## WRITTEN REQUEST
Your answer should be a single number: the count of lines that include "scene".

## SOURCE EXCERPT
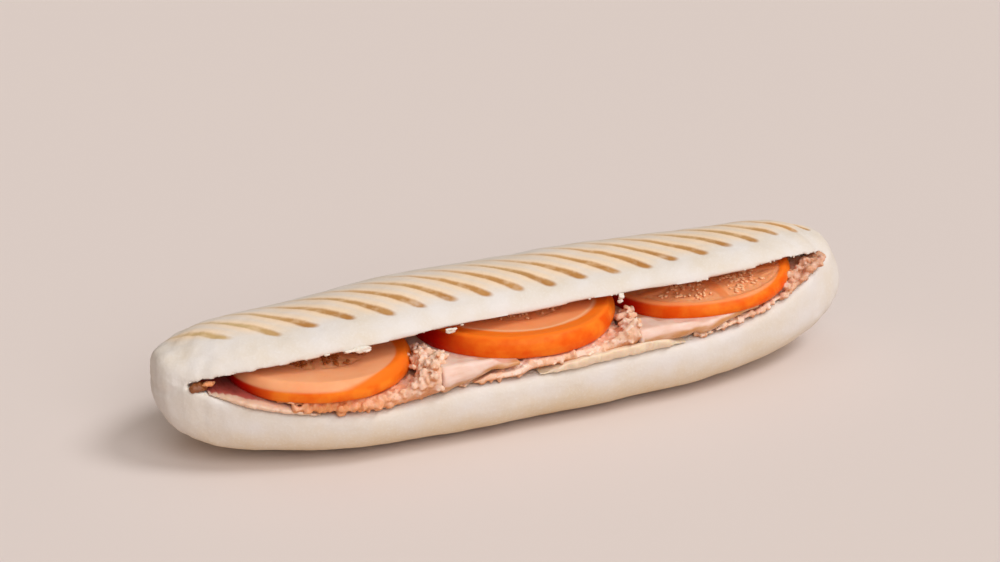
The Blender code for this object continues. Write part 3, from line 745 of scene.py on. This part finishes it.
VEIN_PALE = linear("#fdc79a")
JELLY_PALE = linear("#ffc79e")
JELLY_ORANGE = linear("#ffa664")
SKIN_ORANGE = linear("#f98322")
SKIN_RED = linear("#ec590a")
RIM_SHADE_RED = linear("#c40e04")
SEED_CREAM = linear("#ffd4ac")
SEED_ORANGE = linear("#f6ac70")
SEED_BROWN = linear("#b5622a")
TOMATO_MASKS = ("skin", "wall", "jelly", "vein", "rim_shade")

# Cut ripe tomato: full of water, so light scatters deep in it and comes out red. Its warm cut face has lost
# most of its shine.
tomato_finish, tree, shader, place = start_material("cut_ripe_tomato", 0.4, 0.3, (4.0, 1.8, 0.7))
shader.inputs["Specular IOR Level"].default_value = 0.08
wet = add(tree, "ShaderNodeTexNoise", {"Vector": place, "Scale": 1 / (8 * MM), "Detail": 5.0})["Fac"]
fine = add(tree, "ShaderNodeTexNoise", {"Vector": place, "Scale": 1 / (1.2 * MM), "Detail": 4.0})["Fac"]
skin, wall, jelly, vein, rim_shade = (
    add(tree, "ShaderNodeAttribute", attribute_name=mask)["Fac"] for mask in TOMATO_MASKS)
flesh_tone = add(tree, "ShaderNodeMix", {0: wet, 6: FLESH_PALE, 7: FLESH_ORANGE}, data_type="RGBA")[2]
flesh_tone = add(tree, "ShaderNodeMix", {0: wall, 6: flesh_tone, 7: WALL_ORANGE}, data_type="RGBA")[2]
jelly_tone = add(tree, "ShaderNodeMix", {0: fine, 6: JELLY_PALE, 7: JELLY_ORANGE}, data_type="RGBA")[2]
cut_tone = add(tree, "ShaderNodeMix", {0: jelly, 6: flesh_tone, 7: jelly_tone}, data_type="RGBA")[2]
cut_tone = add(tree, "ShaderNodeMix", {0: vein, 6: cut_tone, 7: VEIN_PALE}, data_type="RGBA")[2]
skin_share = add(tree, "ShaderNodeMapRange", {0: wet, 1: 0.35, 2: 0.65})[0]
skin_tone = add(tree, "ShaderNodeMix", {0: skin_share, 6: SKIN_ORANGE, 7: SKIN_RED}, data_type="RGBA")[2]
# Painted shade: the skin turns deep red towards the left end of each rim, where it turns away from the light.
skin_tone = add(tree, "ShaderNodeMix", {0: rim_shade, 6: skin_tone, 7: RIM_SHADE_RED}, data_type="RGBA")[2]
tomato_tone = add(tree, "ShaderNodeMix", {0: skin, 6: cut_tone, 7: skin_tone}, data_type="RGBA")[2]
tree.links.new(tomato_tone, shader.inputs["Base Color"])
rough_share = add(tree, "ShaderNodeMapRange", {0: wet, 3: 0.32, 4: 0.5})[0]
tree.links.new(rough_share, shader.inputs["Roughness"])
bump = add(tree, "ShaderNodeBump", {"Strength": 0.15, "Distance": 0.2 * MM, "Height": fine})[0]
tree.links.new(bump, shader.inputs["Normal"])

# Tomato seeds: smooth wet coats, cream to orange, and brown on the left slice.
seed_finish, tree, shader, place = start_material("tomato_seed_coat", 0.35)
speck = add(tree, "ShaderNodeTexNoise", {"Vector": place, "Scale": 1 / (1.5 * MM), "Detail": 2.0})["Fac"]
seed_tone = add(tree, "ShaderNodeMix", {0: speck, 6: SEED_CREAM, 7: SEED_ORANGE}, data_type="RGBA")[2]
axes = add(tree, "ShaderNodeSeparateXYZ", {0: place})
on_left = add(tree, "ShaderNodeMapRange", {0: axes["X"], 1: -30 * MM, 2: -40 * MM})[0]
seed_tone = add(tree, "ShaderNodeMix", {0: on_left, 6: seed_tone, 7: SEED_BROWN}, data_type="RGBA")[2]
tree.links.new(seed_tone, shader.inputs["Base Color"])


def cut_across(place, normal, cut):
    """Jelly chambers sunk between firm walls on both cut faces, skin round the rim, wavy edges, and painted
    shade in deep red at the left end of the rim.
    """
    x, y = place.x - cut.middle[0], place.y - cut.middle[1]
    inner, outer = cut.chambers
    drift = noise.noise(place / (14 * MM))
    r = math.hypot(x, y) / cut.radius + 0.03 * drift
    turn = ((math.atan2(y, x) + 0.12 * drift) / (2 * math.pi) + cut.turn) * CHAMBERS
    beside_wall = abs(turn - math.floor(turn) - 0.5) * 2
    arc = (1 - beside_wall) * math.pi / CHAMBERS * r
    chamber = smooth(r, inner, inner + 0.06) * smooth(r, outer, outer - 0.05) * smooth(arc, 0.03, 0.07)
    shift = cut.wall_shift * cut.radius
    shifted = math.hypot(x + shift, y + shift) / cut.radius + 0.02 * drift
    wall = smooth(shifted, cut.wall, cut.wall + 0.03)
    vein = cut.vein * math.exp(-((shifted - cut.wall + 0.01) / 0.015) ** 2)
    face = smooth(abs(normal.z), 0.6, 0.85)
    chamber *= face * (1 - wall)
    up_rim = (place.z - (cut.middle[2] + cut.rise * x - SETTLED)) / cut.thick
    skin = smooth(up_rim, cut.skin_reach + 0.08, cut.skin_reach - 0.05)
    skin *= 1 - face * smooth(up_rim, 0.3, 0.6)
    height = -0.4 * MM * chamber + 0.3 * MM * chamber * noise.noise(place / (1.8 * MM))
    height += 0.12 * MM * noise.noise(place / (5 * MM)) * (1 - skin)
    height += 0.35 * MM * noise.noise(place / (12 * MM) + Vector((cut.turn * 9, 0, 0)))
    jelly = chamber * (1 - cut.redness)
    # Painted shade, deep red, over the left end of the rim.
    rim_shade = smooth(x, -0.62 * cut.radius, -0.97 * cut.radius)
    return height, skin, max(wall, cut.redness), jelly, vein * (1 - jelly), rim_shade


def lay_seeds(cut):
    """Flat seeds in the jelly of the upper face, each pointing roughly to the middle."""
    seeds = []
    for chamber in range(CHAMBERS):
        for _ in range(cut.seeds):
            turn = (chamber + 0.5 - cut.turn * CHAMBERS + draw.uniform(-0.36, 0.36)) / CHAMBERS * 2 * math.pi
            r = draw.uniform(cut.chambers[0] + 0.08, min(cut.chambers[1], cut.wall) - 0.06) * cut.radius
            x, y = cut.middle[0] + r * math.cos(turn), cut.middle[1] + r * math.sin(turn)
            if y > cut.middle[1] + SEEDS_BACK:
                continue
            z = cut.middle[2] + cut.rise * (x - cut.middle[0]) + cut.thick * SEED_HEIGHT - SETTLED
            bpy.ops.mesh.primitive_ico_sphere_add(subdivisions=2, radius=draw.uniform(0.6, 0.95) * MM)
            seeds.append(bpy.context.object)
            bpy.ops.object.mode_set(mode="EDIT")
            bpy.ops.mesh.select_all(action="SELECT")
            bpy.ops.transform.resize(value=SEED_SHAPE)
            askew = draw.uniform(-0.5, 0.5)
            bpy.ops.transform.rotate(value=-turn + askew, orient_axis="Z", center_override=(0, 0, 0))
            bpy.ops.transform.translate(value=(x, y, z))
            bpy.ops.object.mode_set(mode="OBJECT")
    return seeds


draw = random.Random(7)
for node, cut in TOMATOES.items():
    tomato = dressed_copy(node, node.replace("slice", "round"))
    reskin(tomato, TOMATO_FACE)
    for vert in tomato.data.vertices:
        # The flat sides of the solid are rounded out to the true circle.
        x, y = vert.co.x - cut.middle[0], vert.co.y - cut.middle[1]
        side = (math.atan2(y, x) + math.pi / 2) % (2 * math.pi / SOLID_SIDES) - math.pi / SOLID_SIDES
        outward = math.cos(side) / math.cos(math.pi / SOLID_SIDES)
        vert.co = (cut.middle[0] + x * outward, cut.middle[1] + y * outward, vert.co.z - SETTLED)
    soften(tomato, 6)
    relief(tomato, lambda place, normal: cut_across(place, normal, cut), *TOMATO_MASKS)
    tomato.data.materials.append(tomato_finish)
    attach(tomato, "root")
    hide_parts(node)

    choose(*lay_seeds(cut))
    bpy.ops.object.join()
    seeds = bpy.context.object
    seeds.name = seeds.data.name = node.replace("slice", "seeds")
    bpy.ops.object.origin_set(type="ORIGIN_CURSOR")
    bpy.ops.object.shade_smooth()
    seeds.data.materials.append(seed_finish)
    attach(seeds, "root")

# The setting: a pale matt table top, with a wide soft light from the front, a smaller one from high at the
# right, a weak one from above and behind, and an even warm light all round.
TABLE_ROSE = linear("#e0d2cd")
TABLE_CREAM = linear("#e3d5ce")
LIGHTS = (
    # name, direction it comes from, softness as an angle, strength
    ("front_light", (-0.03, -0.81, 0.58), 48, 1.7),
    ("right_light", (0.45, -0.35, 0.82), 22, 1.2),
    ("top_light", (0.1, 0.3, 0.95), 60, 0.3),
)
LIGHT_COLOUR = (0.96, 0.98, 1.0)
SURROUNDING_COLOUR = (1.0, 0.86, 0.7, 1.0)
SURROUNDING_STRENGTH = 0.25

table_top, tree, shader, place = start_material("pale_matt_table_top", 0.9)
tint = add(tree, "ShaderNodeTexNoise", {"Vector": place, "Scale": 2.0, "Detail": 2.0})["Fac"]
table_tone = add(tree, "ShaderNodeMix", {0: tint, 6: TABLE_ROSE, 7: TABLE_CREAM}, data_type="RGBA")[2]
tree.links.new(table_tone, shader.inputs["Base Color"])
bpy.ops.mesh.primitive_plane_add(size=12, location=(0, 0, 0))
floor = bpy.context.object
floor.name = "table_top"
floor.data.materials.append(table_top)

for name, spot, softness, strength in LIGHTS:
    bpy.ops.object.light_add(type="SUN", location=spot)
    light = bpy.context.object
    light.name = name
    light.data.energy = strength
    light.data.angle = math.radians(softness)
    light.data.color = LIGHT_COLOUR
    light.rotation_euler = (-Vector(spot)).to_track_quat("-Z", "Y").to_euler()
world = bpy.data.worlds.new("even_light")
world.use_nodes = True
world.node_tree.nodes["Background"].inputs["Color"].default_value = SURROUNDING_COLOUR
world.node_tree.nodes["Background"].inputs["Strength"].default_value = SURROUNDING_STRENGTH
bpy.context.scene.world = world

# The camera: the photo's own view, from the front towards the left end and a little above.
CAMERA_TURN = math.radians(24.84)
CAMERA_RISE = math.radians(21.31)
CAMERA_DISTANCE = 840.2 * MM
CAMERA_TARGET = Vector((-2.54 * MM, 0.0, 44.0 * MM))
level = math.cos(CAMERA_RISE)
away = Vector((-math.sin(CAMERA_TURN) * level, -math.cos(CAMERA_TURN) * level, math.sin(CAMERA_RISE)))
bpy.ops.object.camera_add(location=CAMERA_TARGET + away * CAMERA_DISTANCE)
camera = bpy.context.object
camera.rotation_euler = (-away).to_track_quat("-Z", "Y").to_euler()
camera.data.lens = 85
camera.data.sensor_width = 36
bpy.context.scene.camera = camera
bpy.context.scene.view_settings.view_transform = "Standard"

## EXERCISE OUTPUT
4